My dataset is large, with 400 features and 5,000,000 instances. All data is in percentile and the label is also a percentile. The dataset is quite noisy as well, (customer data, predicting likelihood of becoming a return customer).

3 Answers

Probabilistic Random Forest tends to work better then other algorithms on noisy datasets. But the data you are using also plays a major role on whether a algorithm will work or not. Check this paper Probabilistic Random Forest for more details. Happy Learning

Answered by Shiv on March 28, 2021

Ensemble methods, boosting or bagging, often give predictive accuracies superior to other methods. From my personal experience, I find GBM (ie. Gradient Boosting Regressor over Decision Trees) and LightGBM(faster) often give very accurate predictions.

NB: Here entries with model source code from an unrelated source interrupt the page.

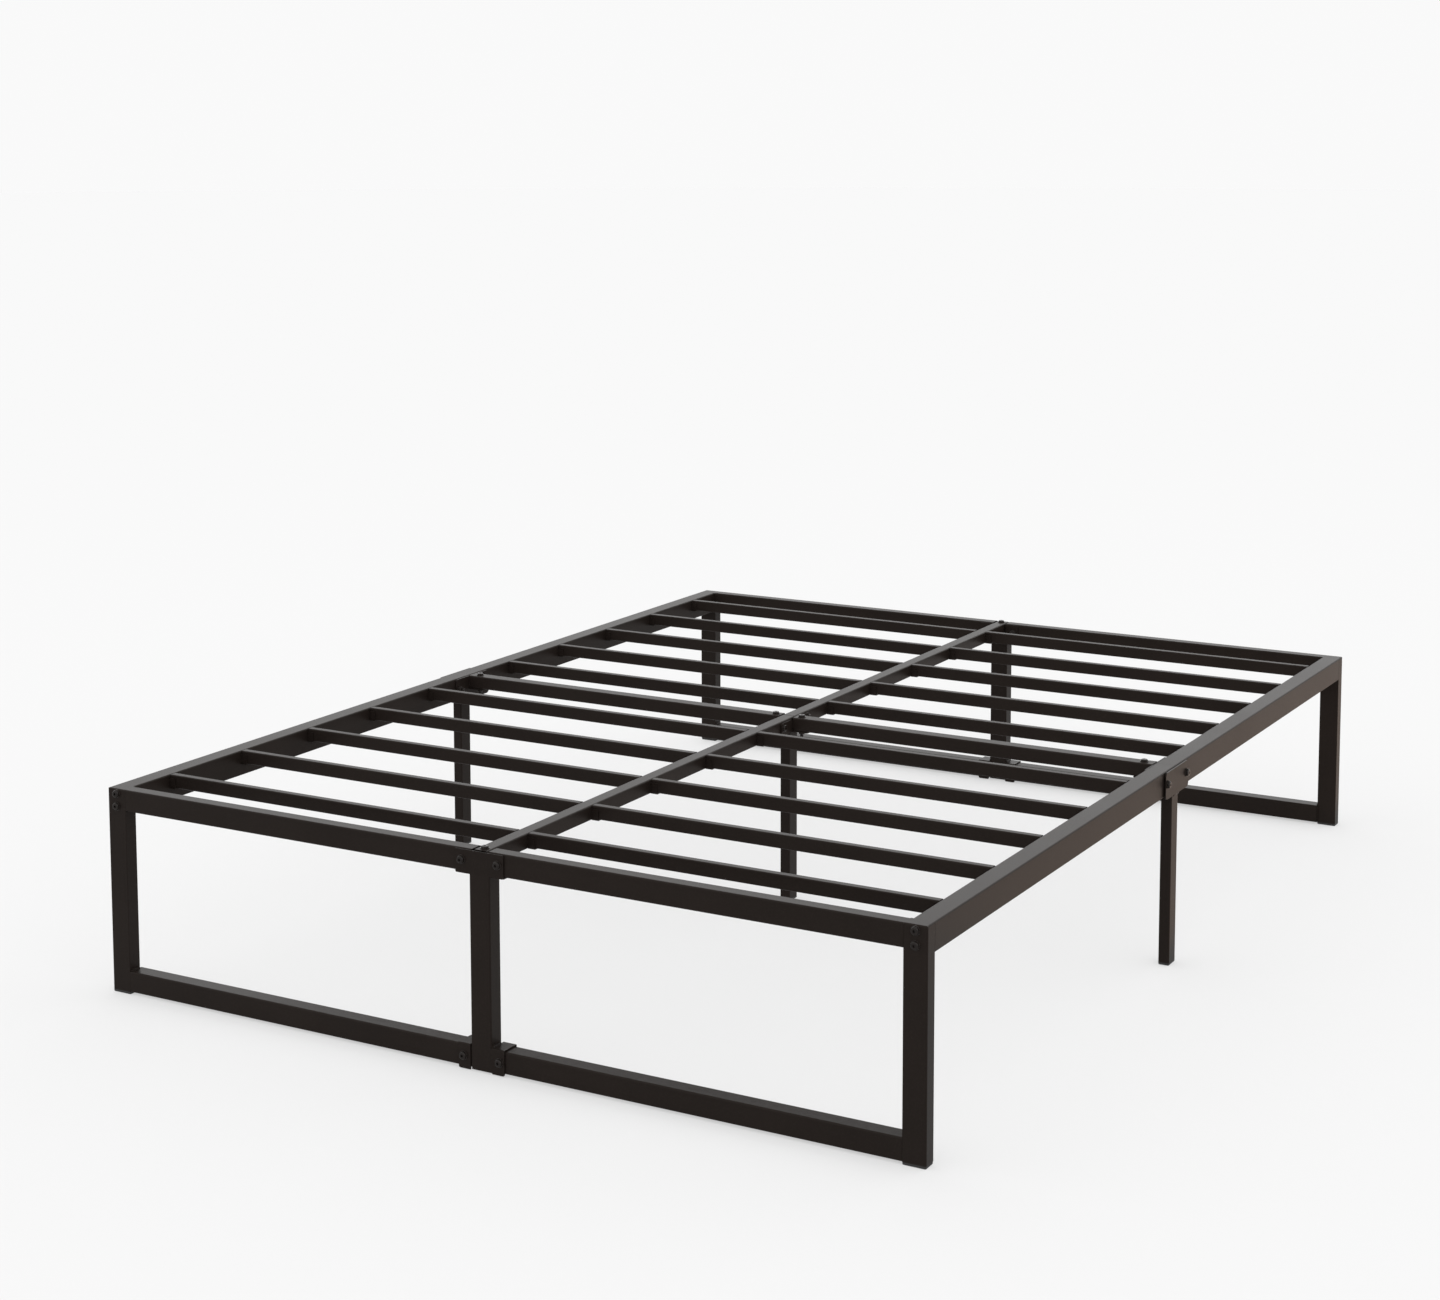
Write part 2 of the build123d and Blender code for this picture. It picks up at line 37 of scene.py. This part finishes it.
# ---- dimensions shared with the CAD, in metres --------------------------------------
HALF_WIDTH = 0.762
HALF_LENGTH = 1.016
DECK = 0.3556
FIT_GAP = 0.0005  # clearance between a tube and its bracket
END_SHEET = 0.0020  # brackets of the end frames
MID_SHEET = 0.0025  # brackets at the middle joints
LEG_WIDTH, LEG_DEPTH = 0.038, 0.025
END_RAIL_HEIGHT = 0.037
BASE_RAIL_TOP = 0.0404
POST_WIDTH, POST_DEPTH = 0.038, 0.029
SIDE_RAIL_HEIGHT = 0.045
CENTRE_RAIL_HEIGHT = 0.025
MID_LEG_WIDTH, MID_LEG_DEPTH = 0.020, 0.032
TEE_BOTTOM = 0.3070
SIDES = {"left": -1, "right": 1}
ENDS = {"foot": -1, "head": 1}
UP, DOWN = (0, 0, 1), (0, 0, -1)

END_BRACKET = FIT_GAP + END_SHEET  # from a tube's face to its bracket's outer face
POST_FRONT = HALF_LENGTH + END_BRACKET

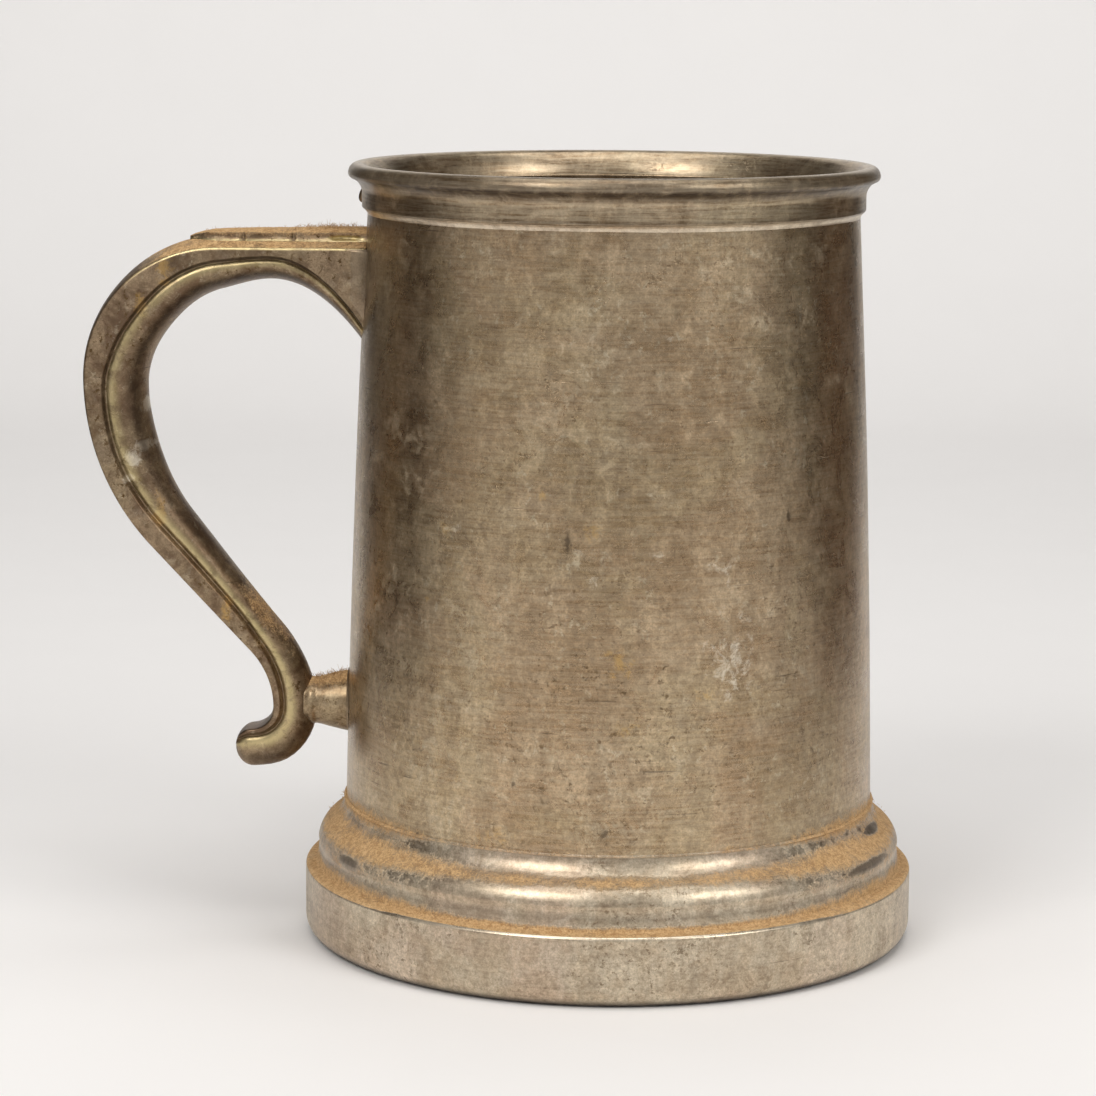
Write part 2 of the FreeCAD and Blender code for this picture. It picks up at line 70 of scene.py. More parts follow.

Check out this diagram on choosing the right estimator.

Answered by Chong Lip Phang on March 28, 2021

I would make the following models:

  1. a null baseline model
  2. a linear regression model with the most highly correlated features
  3. create polynomial features and do feature selection to just pick the top 10 or 20 features and try those with a linear regression model.
  4. #3 but with ridge regression
  5. a LightGBM model with the original features
  6. If you think you can still squeeze out some performance and it's worth the time/effort tradeoff, move to neural nets. As long as you have a few layers and a decent number of nodes and a non-linear transformation (e.g. RELU) it should be able to pick up interactions.

If something looks promising, go that direction.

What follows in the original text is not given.